---------- Data section

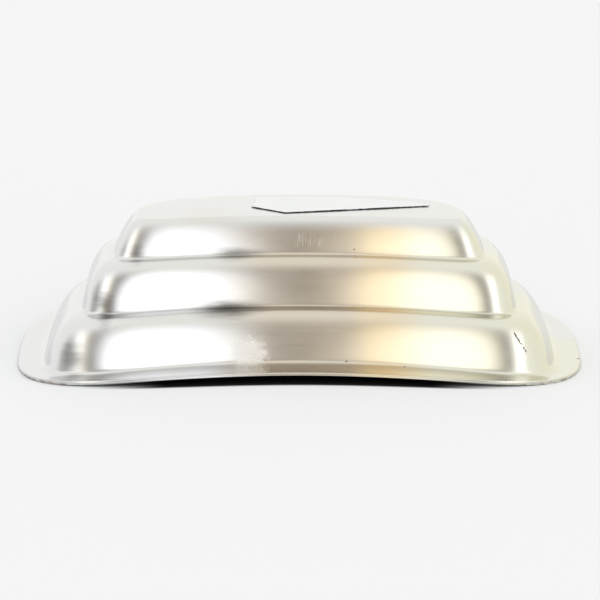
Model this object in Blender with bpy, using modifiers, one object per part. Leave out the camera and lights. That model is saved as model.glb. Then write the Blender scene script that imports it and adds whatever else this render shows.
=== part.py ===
"""A stepped stainless-steel kidney dish, stood upside down on its rim, with a thin blank label on its base.

Metres, +Z up. X runs along the dish, the hollow side of the kidney faces -Y, and the floor is z = 0.
"""

import math

import bmesh
import bpy

# ---- Driving dimensions, metres ----
RIM_LENGTH = 0.254          # over the hemmed rim, end to end
FRONT_REACH = 0.0786        # hollow side of the rim from the long axis, before the bend
BACK_REACH = 0.0812         # round side of the rim from the long axis, before the bend
DISH_HEIGHT = 0.060         # floor to base, with the dish upside down
CORNER_POWER = 3.4          # superellipse power: 2 is an ellipse, more makes broader ends
FRONT_SQUARING = 190.0      # how fast the hollow side's corners tighten with the inset
FRONT_POWER = 7.6           # the tightest they become
FRONT_SLOPE = 1.227         # the hollow side leans in this much further than the ends and back
KIDNEY_BEND = 0.0274        # how far the bend brings the rim's ends forward of its middle
SHEET = 0.0007              # thickness of the pressed sheet
HEM_THICKNESS = 0.0018      # the edge folded under itself
HEM_WIDTH = 0.0042          # how far the fold reaches back under the flange
FLANGE_WIDTH = 0.0072       # flat part of the flange
FRONT_LIFT = 0.0030         # the hollow side springs clear of the floor at its middle
FRONT_LIFT_REACH = 0.112    # half the length of that bow

# Each tier of the side wall, from the rim up: inset and height of its foot, then of its crest.
FOOT_INSET, FOOT_HEIGHT = 0.0128, 0.0042
FILLET_LEAN = 0.0006        # the fillet's corner lies this far outside the foot
LOWER_CREST = (0.0292, 0.0240)
MIDDLE_CREST = (0.0430, 0.0446)
BASE_INSET = 0.0540
BASE_BORDER = 0.0045        # the strip of flat base next to its rounded edge
LOWER_DRAFT = 0.0046        # how far the wall leans in before its shoulder
MIDDLE_DRAFT = 0.0020
UPPER_DRAFT = 0.0048
SHOULDER_FULLNESS = 0.90    # a round shoulder is about 0.7, a square one is more
UPPER_FULLNESS = 0.58
FILLET_FULLNESS = 0.85

# The blank label: a thin film with a blunt near corner, lying on the base.
LABEL_THICKNESS = 0.0002
LABEL_GAP = 0.0003          # touching meshes keep this much clear of each other
LABEL_CORNERS = (
    (-0.0220, 0.0043),
    (-0.0064, -0.0070),
    (0.0600, 0.0060),
    (0.0580, 0.0118),
    (0.0200, 0.0230),
    (-0.0200, 0.0235),
)
LABEL_CORNER_RADIUS = 0.0015

# ---- Mesh fineness ----
POINTS_ROUND = 104
SHOULDER_STEPS = 6
FILLET_STEPS = 3
HEM_STEPS = 4


def clear_scene():
    for old in list(bpy.data.objects):
        bpy.data.objects.remove(old, do_unlink=True)


def collection(name):
    made = bpy.data.collections.new(name)
    bpy.context.scene.collection.children.link(made)
    return made


def material(name, colour, roughness, metallic):
    made = bpy.data.materials.new(name)
    made.use_nodes = True
    shader = made.node_tree.nodes["Principled BSDF"]
    shader.inputs["Base Color"].default_value = (*colour, 1.0)
    shader.inputs["Roughness"].default_value = roughness
    shader.inputs["Metallic"].default_value = metallic
    return made


def bend_at(x):
    """How far the kidney's bend moves a point towards -Y."""
    return KIDNEY_BEND * (2.0 * x / RIM_LENGTH) ** 2


def front_lift(x, side, height):
    """How far the hollow side stands up off the floor: most at the rim's middle, none at the base."""
    along = max(1.0 - (x / FRONT_LIFT_REACH) ** 2, 0.0)
    front = max(-side, 0.0) ** 2
    return FRONT_LIFT * along * front * max(1.0 - height / DISH_HEIGHT, 0.0)


def kidney_point(turn, inset):
    """One point of a level line: a superellipse bent into a kidney, with tighter corners on its hollow side."""
    along, across = math.cos(turn), math.sin(turn)
    hollow = across < 0.0
    power = min(CORNER_POWER + FRONT_SQUARING * inset, FRONT_POWER) if hollow else CORNER_POWER
    half_width = FRONT_REACH - FRONT_SLOPE * inset if hollow else BACK_REACH - inset
    spread = (abs(along) ** power + abs(across) ** power) ** (1.0 / power)
    side = across / spread
    x = (RIM_LENGTH / 2.0 - inset) * along / spread
    return x, half_width * side - bend_at(x), side


def rim_centre():
    """Middle of the bent rim across its width, which becomes y = 0."""
    across = [kidney_point(math.radians(degree), 0.0)[1] for degree in range(360)]
    return (min(across) + max(across)) / 2.0


def conic(start, corner, end, fullness, steps):
    """Points after start on a rounded corner: a rational quadratic curve pulled towards corner."""
    points = []
    for step in range(1, steps + 1):
        t = step / steps
        weights = ((1 - t) ** 2, 2 * fullness * t * (1 - t), t ** 2)
        whole = sum(weights)
        points.append(tuple(
            sum(w * p[axis] for w, p in zip(weights, (start, corner, end))) / whole for axis in (0, 1)
        ))
    return points


def dish_profile():
    """The outer surface in section as (inset, height), from under the hem to the edge of the base."""
    bead = HEM_THICKNESS / 2.0
    profile = [(HEM_WIDTH, 0.0)]
    for step in range(HEM_STEPS + 1):
        turn = math.pi * step / HEM_STEPS
        profile.append((bead * (1.0 - math.sin(turn)), bead * (1.0 - math.cos(turn))))
    flat_end = (FLANGE_WIDTH, HEM_THICKNESS)
    foot = (FOOT_INSET, FOOT_HEIGHT)
    profile.append(flat_end)
    profile += conic(flat_end, (FOOT_INSET - FILLET_LEAN, HEM_THICKNESS), foot, FILLET_FULLNESS, FILLET_STEPS)
    tiers = (
        (LOWER_CREST, LOWER_DRAFT, SHOULDER_FULLNESS),
        (MIDDLE_CREST, MIDDLE_DRAFT, SHOULDER_FULLNESS),
        ((BASE_INSET, DISH_HEIGHT), UPPER_DRAFT, UPPER_FULLNESS),
    )
    for crest, draft, fullness in tiers:
        corner = (foot[0] + draft, crest[1])
        profile += conic(foot, corner, crest, fullness, SHOULDER_STEPS)
        foot = crest
    profile.append((BASE_INSET + BASE_BORDER, DISH_HEIGHT))
    return profile


def add_ring(mesh, points):
    verts = [mesh.verts.new(point) for point in points]
    return [mesh.edges.new((verts[i - 1], verts[i])) for i in range(len(verts))]


def finish_mesh(mesh, name, group, finish):
    bmesh.ops.recalc_face_normals(mesh, faces=mesh.faces)
    data = bpy.data.meshes.new(name)
    mesh.to_mesh(data)
    mesh.free()
    data.shade_smooth()
    data.set_sharp_from_angle(angle=math.radians(40.0))
    data.materials.append(finish)
    made = bpy.data.objects.new(name, data)
    group.objects.link(made)
    return made


def place_ring(verts, turn_layer, centre, inset, height):
    for vert in verts:
        x, y, side = kidney_point(vert[turn_layer], inset)
        vert.co = (x, y - centre, height + front_lift(x, side, height))


def dish(group):
    """The pressed bowl: the rim's outline pulled up through every level line, then given its thickness."""
    mesh = bmesh.new()
    turn_layer = mesh.verts.layers.float.new("turn")
    ring = bmesh.ops.create_circle(mesh, cap_ends=False, radius=1.0, segments=POINTS_ROUND)["verts"]
    for vert in ring:
        vert[turn_layer] = math.atan2(vert.co.y, vert.co.x)
    centre = rim_centre()
    profile = dish_profile()
    place_ring(ring, turn_layer, centre, *profile[0])
    edges = list(mesh.edges)
    for inset, height in profile[1:]:
        pulled = bmesh.ops.extrude_edge_only(mesh, edges=edges)["geom"]
        edges = [part for part in pulled if isinstance(part, bmesh.types.BMEdge)]
        moved = [part for part in pulled if isinstance(part, bmesh.types.BMVert)]
        place_ring(moved, turn_layer, centre, inset, height)
    bmesh.ops.contextual_create(mesh, geom=edges)
    steel = material("satin_steel", (0.80, 0.79, 0.76), 0.28, 1.0)
    made = finish_mesh(mesh, "dish", group, steel)
    wall = made.modifiers.new("sheet", "SOLIDIFY")
    wall.thickness = SHEET
    wall.offset = -1.0
    wall.use_even_offset = True
    return made


def rounded_outline(corners, radius, steps=3):
    """A closed outline whose corners are arcs, as blends between the two sides that meet there."""
    outline = []
    for i, corner in enumerate(corners):
        before, after = corners[i - 1], corners[(i + 1) % len(corners)]
        ends = []
        for other in (before, after):
            reach = math.dist(corner, other)
            ends.append(tuple(c + (o - c) * radius / reach for c, o in zip(corner, other)))
        outline += [ends[0]] + conic(ends[0], corner, ends[1], 0.7, steps)
    return outline


def base_label(group):
    """The blank film on the base, a flat outline pulled up to its thickness."""
    mesh = bmesh.new()
    floor = DISH_HEIGHT + LABEL_GAP
    outline = rounded_outline(LABEL_CORNERS, LABEL_CORNER_RADIUS)
    edges = add_ring(mesh, [(x, y, floor) for x, y in outline])
    bottom = bmesh.ops.contextual_create(mesh, geom=edges)["faces"]
    pulled = bmesh.ops.extrude_face_region(mesh, geom=bottom)["geom"]
    moved = [part for part in pulled if isinstance(part, bmesh.types.BMVert)]
    bmesh.ops.translate(mesh, verts=moved, vec=(0.0, 0.0, LABEL_THICKNESS))
    film = material("label_film", (0.86, 0.88, 0.89), 0.35, 0.0)
    return finish_mesh(mesh, "base_label", group, film)


def main():
    clear_scene()
    parts = collection("kidney_dish")
    dish(parts)
    base_label(parts)


main()
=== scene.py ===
# %% [markdown]
# # A stepped steel kidney dish, upside down on its rim
# The dish is one pressed sheet with a hemmed edge, and a thin blank film is stuck on its base. The packed
# model fixes the sizes. Here both pieces get the surface that a camera sees: a fine mesh, satin steel with
# its scratches and stains and painted reflections of the room, and the film with a dark near edge that is
# partly dirt and partly painted shadow.

# %% Load the frame
import math

import bmesh
import bpy
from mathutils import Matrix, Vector, noise


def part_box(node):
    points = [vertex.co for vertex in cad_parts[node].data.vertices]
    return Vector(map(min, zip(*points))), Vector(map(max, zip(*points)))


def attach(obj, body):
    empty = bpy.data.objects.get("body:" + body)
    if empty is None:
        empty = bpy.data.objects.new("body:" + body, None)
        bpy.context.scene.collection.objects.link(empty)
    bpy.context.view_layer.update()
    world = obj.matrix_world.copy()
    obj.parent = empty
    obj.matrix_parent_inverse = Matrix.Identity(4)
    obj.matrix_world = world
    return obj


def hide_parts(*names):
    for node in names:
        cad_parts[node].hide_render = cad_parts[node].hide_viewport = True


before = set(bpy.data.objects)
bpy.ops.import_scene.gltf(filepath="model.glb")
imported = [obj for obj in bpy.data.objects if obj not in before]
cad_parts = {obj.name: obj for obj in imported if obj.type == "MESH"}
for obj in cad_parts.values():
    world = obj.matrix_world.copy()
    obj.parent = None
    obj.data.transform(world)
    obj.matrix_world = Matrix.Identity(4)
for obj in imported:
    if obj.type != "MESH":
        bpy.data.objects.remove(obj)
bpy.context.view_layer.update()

dish_low, dish_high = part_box("dish")
label_low, label_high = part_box("base_label")
RIM_LENGTH = dish_high.x - dish_low.x
DISH_HEIGHT = dish_high.z
print("dish", [round(size * 1000, 1) for size in dish_high - dish_low], "mm")

# %% [markdown]
# ## The camera
# A long lens from the front, a little above the dish, looking slightly down. It is placed first, because
# every later choice is judged through it.

# %% Camera
CAMERA_DISTANCE = 1.6202
CAMERA_HEIGHT = 0.4645
CAMERA_PITCH = math.radians(15.44)
CAMERA_LENS = 218.5
SENSOR = 36.0

camera_data = bpy.data.cameras.new("camera")
camera_data.lens = CAMERA_LENS
camera_data.sensor_width = SENSOR
camera_data.clip_end = 20.0
camera = bpy.data.objects.new("camera", camera_data)
bpy.context.scene.collection.objects.link(camera)
camera.location = (0.0004, -CAMERA_DISTANCE, CAMERA_HEIGHT)
camera.rotation_euler = (math.pi / 2 - CAMERA_PITCH, 0.0, 0.0)
bpy.context.scene.camera = camera
print("camera elevation", round(math.degrees(math.atan2(CAMERA_HEIGHT, CAMERA_DISTANCE)), 1), "degrees")

# %% [markdown]
# ## The kidney outline
# Every level line of the dish is the same kind of curve: a superellipse, which is an ellipse with broader
# ends, bent so that both ends come forward. An inset makes it smaller, so one function draws the rim, each
# ledge and the base. The hollow side leans in further and turns tighter corners than the round side.

# %% Kidney outline
FRONT_REACH = 0.0786
BACK_REACH = 0.0812
CORNER_POWER = 3.4
FRONT_SQUARING = 190.0
FRONT_POWER = 7.6
FRONT_SLOPE = 1.227
KIDNEY_BEND = 0.0274
FRONT_LIFT = 0.0030
FRONT_LIFT_REACH = 0.112


def kidney_point(turn, inset):
    """x, y and side of one point of a level line, before it is centred."""
    c, s = math.cos(turn), math.sin(turn)
    hollow = s < 0.0
    power = min(CORNER_POWER + FRONT_SQUARING * inset, FRONT_POWER) if hollow else CORNER_POWER
    half_width = FRONT_REACH - FRONT_SLOPE * inset if hollow else BACK_REACH - inset
    spread = (abs(c) ** power + abs(s) ** power) ** (1.0 / power)
    x = (RIM_LENGTH / 2 - inset) * c / spread
    side = s / spread
    return x, half_width * side - KIDNEY_BEND * (2 * x / RIM_LENGTH) ** 2, side


def rim_centre():
    across = [kidney_point(math.radians(degree), 0.0)[1] for degree in range(360)]
    return (min(across) + max(across)) / 2


def front_lift(x, side, height):
    """How far the hollow side stands clear of the floor."""
    along = max(1.0 - (x / FRONT_LIFT_REACH) ** 2, 0.0)
    return FRONT_LIFT * along * max(-side, 0.0) ** 2 * max(1.0 - height / DISH_HEIGHT, 0.0)


CENTRE = rim_centre()
print("outline centred by", round(CENTRE * 1000, 2), "mm")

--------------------

Task requirements: Write out, exactly as they stand, the lines from the one containing "ends.append(tuple(c + (o" through the one containing "if empty is", both ends included.

Correct output:
            ends.append(tuple(c + (o - c) * radius / reach for c, o in zip(corner, other)))
        outline += [ends[0]] + conic(ends[0], corner, ends[1], 0.7, steps)
    return outline


def base_label(group):
    """The blank film on the base, a flat outline pulled up to its thickness."""
    mesh = bmesh.new()
    floor = DISH_HEIGHT + LABEL_GAP
    outline = rounded_outline(LABEL_CORNERS, LABEL_CORNER_RADIUS)
    edges = add_ring(mesh, [(x, y, floor) for x, y in outline])
    bottom = bmesh.ops.contextual_create(mesh, geom=edges)["faces"]
    pulled = bmesh.ops.extrude_face_region(mesh, geom=bottom)["geom"]
    moved = [part for part in pulled if isinstance(part, bmesh.types.BMVert)]
    bmesh.ops.translate(mesh, verts=moved, vec=(0.0, 0.0, LABEL_THICKNESS))
    film = material("label_film", (0.86, 0.88, 0.89), 0.35, 0.0)
    return finish_mesh(mesh, "base_label", group, film)


def main():
    clear_scene()
    parts = collection("kidney_dish")
    dish(parts)
    base_label(parts)


main()
=== scene.py ===
# %% [markdown]
# # A stepped steel kidney dish, upside down on its rim
# The dish is one pressed sheet with a hemmed edge, and a thin blank film is stuck on its base. The packed
# model fixes the sizes. Here both pieces get the surface that a camera sees: a fine mesh, satin steel with
# its scratches and stains and painted reflections of the room, and the film with a dark near edge that is
# partly dirt and partly painted shadow.

# %% Load the frame
import math

import bmesh
import bpy
from mathutils import Matrix, Vector, noise


def part_box(node):
    points = [vertex.co for vertex in cad_parts[node].data.vertices]
    return Vector(map(min, zip(*points))), Vector(map(max, zip(*points)))


def attach(obj, body):
    empty = bpy.data.objects.get("body:" + body)
    if empty is None:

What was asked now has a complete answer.